There was a meeting of the Hopewell Presbytery at Athens, Georgia, on April 18, 1866. During the meeting a request was made by black members of a white church in Macon, Georgia, that they be set off in a separate organization. The request was granted.

 

At another meeting of the Hopewell Presbytery at Macon, Georgia, on May 10. 1866, Joseph Williams was one of three black members of the new church ordained Presbyterian ministers and designated missionaries. Reverend Williams was sent to Liberty County to do missionary work and organize Presbyterian churches for black persons in the county. The first church he organized was the Medway Presbyterian Church near Midway Church. He was its first pastor.

 

No taxes were collected in Liberty County from 1864 through 1866. In 1867, total county taxes collected amount­ed to only $314.90. The tax collector at that time estimated that the value of all real property in the county was $938,163.

 

Members of Midway Church, known as “right-holders.” in early 1867 appointed J.B. Mallard. Ezra Stacy. and L.J. Mallard to manage Midway Church and its cemetery. They offered the church building to the freedmens bureau for use as a school and house of worship for black persons. The offer was accepted and a school was established in the building.
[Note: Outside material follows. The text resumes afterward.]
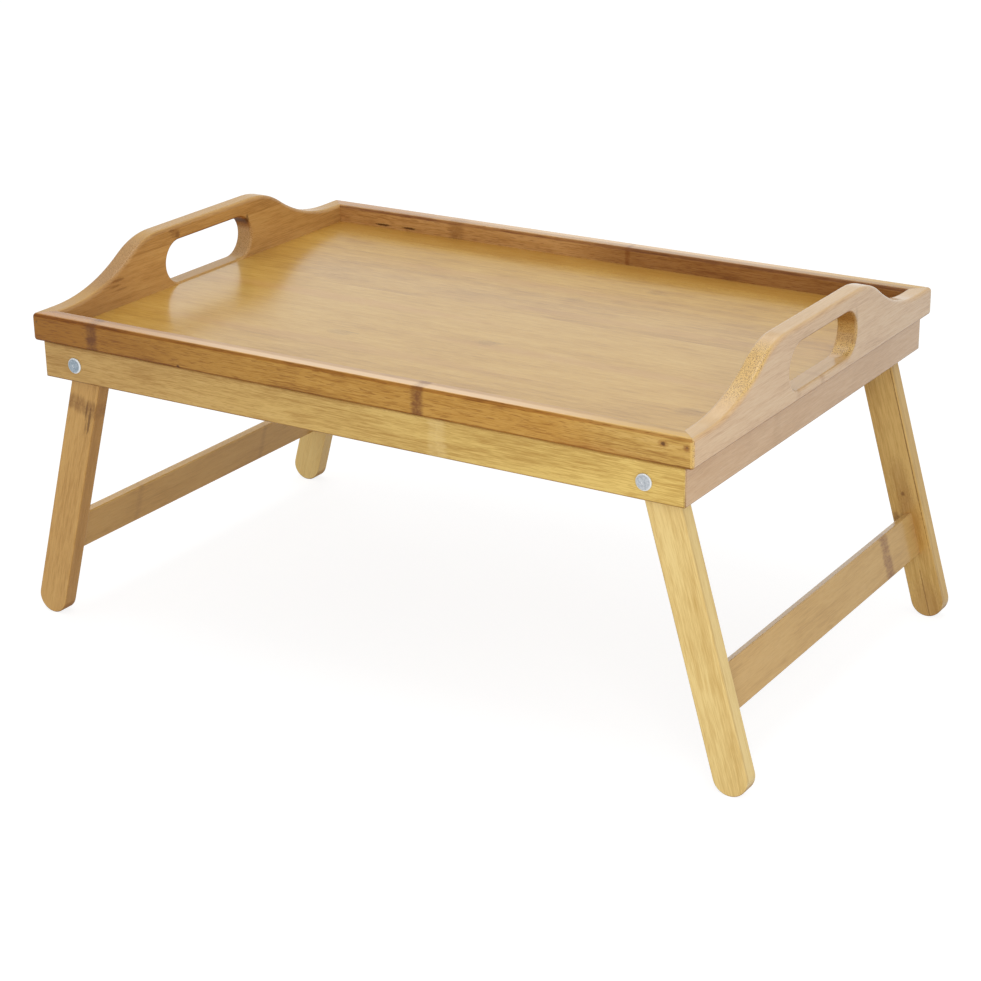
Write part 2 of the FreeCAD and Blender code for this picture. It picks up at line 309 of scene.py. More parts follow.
def strandGroup():
    # fibres: long soft streaks, fine threads and short dark flecks
    tree, given, out = groupTree(
        "bambooStrands",
        [("Vector", vectorKind), ("Seed", number)],
        [("Streaks", number), ("Threads", number), ("Flecks", number), ("Clouds", number)],
    )
    shift = put(tree, "ShaderNodeCombineXYZ", {"X": times(tree, given["Seed"], grain["seedStep"])})
    moved = added(tree, given["Vector"], shift)
    sway = noise(tree, stretched(tree, moved, grain["swayScale"]), detail=1.0)
    sway = times(tree, centred(tree, sway), grain["sway"])
    moved = added(tree, moved, put(tree, "ShaderNodeCombineXYZ", {"Y": sway, "Z": sway}))
    for label, ((along, across), detail, roughness, kept) in fibrePatterns.items():
        pattern = noise(tree, stretched(tree, moved, (along, across, across)), detail, roughness)
        tree.links.new(remap(tree, pattern, *kept), out[label])


def stripGroup():
    # glued strips: one tone each, and a fine line where two of them meet
    tree, given, out = groupTree(
        "bambooStrips",
        [
            ("Vector", vectorKind),
            ("Strip Wide", number),
            ("Strip Thick", number),
            ("Wide Offset", number),
            ("Seed", number),
        ],
        [("Chance", number), ("Line", number)],
    )
    parts = apart(tree, given["Vector"])
    wide = sums(tree, "ADD", parts["Z"], given["Wide Offset"])
    wide = sums(tree, "DIVIDE", wide, given["Strip Wide"])
    thick = sums(tree, "DIVIDE", parts["Y"], given["Strip Thick"])
    cell = put(
        tree, "ShaderNodeCombineXYZ",
        {"X": sums(tree, "FLOOR", wide), "Y": sums(tree, "FLOOR", thick), "Z": given["Seed"]},
    )
    chance = put(tree, "ShaderNodeTexWhiteNoise", {"Vector": cell.outputs[0]}, noise_dimensions="3D")
    tree.links.new(chance.outputs["Value"], out["Chance"])
    lines = []
    for across, width in ((wide, given["Strip Wide"]), (thick, given["Strip Thick"])):
        inside = sums(tree, "PINGPONG", across, 0.5)
        gap = times(tree, inside, width)
        lines.append(remap(tree, gap, 0.0, grain["seamWide"], 1.0, 0.0))
    tree.links.new(sums(tree, "MAXIMUM", *lines), out["Line"])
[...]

The three gentlemen, at this time, divided religious items belonging to Midway Church, among its former branch hous­es of worship at Flemington, Walthourville, and Dorchester.

 

The Taylors Creek Camp Meeting took place on schedule in October 1867. Reverend John E. Sentell was pastor of the Taylors Creek Methodist Church that year, and under his guidance a large crowd attended the event.

 

Hinesville Lodge No. 271, Free and Accepted Masons, was established on October 29, 1869. James D. Zorn of the Gum Branch community was its first Worshipful Master.

 

A U.S. post office was established at Fleming in 1869. During the next 117 years only 14 persons served as its post­master, and six of them came from the Clark families, John S. Clark became the Fleming postmaster on March 17, 1876.